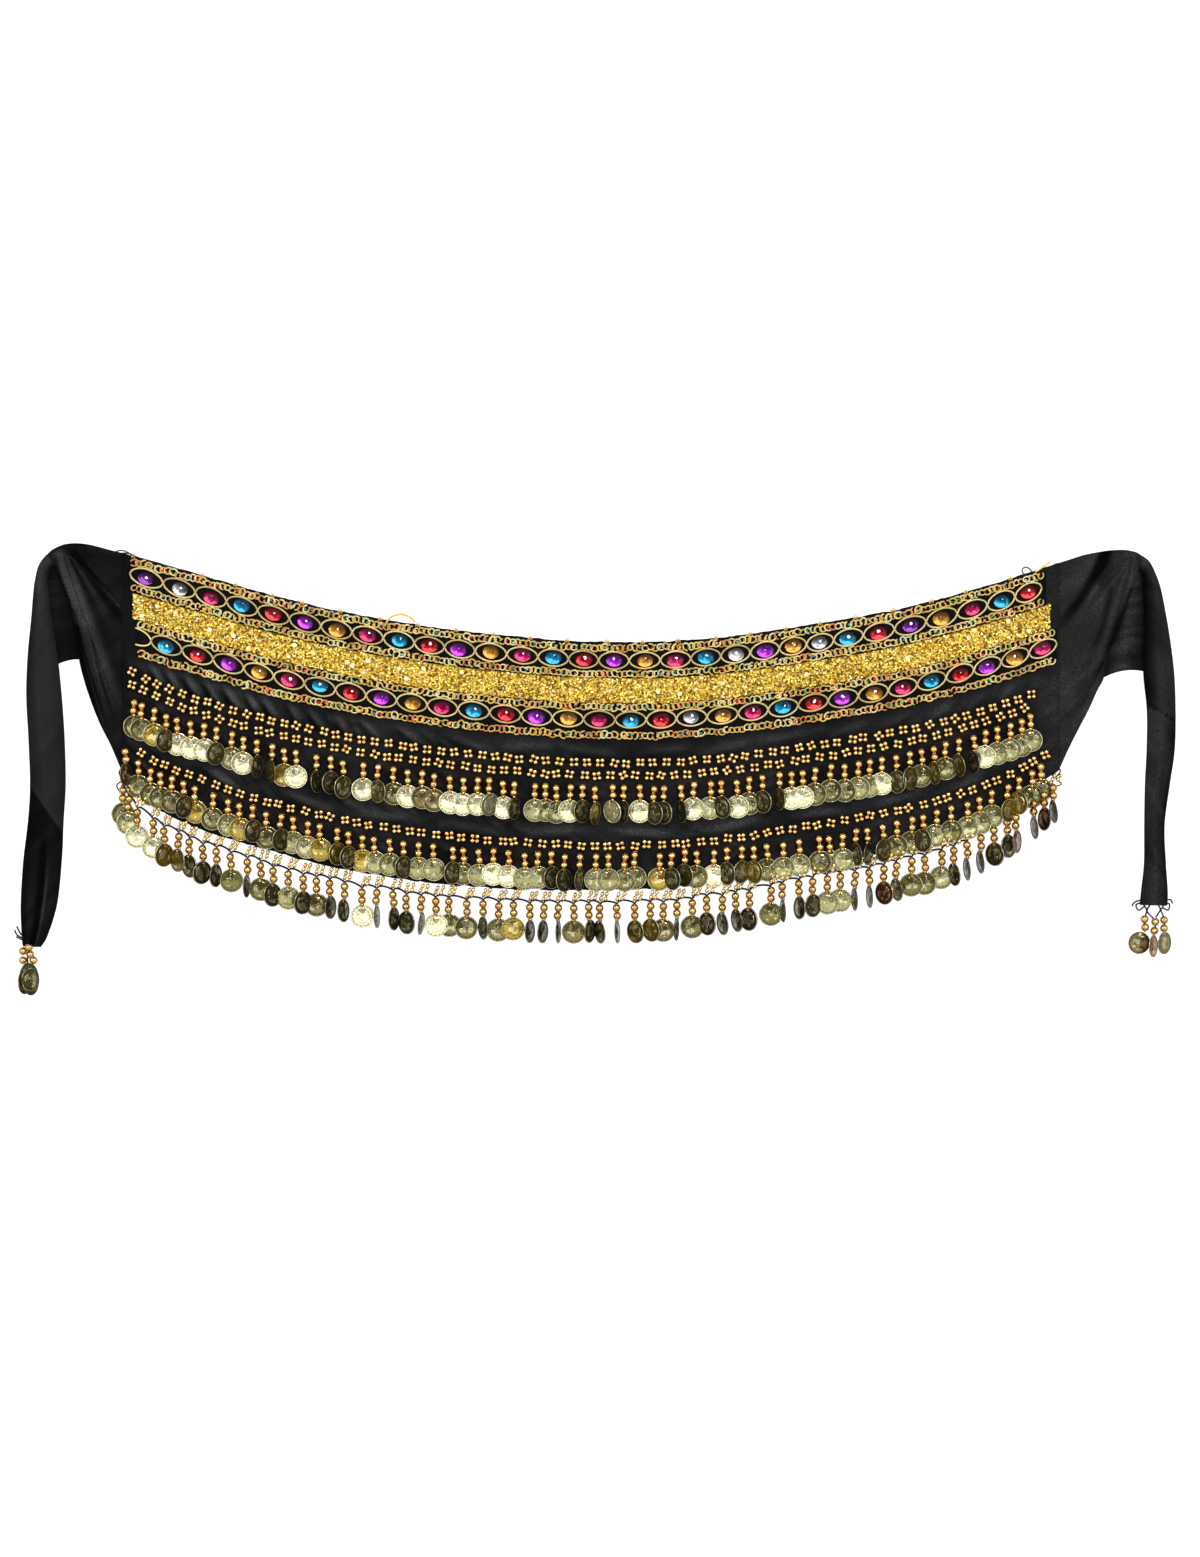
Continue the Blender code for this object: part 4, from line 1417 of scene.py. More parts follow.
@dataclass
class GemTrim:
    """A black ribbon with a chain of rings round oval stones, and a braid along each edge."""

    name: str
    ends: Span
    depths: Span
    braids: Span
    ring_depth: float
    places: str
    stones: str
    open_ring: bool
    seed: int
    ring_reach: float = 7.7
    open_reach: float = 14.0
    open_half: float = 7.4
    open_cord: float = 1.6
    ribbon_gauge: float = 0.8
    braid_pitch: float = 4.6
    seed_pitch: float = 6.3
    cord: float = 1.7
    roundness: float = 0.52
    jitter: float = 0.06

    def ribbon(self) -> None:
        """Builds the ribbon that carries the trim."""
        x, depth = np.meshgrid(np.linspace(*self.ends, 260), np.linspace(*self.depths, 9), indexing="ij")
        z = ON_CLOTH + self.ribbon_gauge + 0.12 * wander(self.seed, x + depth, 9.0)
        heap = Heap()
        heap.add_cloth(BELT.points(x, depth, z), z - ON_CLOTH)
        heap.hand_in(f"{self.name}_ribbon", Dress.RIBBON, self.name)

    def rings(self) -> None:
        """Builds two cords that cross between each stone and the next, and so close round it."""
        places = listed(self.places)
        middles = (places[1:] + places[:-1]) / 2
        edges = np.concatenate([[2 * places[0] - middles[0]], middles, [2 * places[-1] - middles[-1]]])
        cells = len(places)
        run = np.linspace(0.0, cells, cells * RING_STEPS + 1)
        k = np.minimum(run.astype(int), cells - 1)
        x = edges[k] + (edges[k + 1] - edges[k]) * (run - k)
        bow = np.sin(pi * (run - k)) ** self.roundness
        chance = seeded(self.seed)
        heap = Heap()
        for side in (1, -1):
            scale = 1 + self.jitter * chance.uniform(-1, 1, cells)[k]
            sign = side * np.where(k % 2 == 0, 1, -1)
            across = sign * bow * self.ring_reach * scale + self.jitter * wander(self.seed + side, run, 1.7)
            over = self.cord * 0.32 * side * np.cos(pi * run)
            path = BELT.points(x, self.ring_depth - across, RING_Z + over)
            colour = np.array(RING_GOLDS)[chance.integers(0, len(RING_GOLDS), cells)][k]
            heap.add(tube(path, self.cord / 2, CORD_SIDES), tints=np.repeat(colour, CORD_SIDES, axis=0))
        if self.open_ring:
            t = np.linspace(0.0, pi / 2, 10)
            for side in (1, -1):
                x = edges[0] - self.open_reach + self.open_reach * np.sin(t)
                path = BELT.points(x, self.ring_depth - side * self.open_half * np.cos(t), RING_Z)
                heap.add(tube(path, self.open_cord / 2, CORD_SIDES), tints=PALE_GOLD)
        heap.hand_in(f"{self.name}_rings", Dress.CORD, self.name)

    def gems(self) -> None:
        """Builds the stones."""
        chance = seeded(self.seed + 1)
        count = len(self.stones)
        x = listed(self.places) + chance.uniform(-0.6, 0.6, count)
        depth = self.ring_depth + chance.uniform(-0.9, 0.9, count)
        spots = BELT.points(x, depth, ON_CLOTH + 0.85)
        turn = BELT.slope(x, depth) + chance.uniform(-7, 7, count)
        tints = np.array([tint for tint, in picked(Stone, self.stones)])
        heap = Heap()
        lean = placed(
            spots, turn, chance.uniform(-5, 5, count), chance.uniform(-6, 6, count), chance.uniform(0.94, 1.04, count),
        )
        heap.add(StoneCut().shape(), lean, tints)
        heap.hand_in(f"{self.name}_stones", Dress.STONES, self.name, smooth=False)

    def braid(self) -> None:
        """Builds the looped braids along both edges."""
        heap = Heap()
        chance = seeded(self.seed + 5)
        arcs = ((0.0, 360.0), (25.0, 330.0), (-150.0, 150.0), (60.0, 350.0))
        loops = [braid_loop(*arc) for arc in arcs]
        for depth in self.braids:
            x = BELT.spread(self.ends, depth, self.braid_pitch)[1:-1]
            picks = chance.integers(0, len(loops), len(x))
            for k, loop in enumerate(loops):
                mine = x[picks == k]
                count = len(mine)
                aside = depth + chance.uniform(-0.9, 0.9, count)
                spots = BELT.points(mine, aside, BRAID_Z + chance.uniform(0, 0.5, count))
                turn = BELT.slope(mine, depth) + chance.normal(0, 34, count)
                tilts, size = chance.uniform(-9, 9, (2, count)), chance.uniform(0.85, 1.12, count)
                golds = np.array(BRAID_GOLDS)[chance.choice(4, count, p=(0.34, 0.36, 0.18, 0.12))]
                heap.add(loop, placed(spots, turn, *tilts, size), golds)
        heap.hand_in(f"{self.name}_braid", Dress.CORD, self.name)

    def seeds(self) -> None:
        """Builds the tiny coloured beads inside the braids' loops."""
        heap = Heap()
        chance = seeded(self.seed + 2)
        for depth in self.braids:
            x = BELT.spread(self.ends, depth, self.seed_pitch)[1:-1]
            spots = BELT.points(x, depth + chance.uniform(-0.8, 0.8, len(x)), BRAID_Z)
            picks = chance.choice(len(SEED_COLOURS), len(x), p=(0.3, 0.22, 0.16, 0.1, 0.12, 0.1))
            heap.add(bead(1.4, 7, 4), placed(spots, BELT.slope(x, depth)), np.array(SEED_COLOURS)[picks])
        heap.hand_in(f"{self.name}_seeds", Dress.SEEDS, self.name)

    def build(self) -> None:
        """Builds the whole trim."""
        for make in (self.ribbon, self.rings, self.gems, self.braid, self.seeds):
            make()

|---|

> [WHAT YOU WILL DO]: Write down again the exact lines running from the beginning of the data to the line containing "black ribbon with", with both ends included.

> [WRITTEN SOLUTION]:
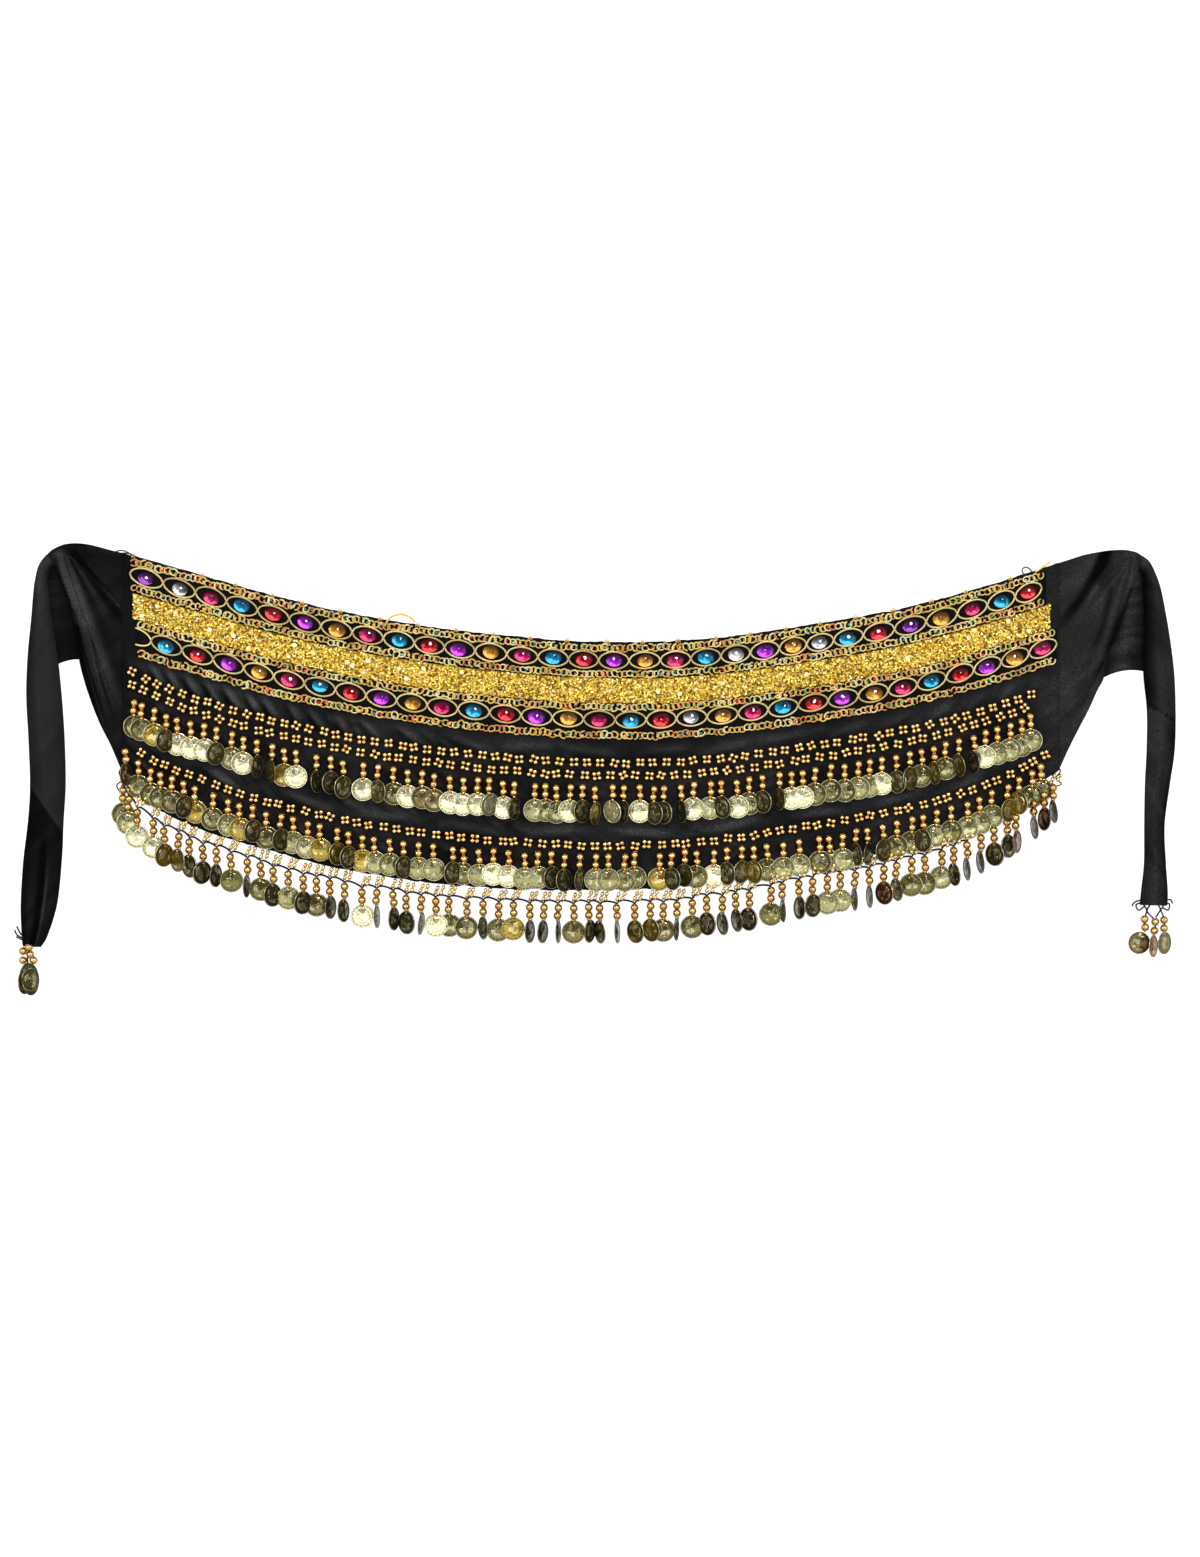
Continue the Blender code for this object: part 4, from line 1417 of scene.py. More parts follow.
@dataclass
class GemTrim:
    """A black ribbon with a chain of rings round oval stones, and a braid along each edge."""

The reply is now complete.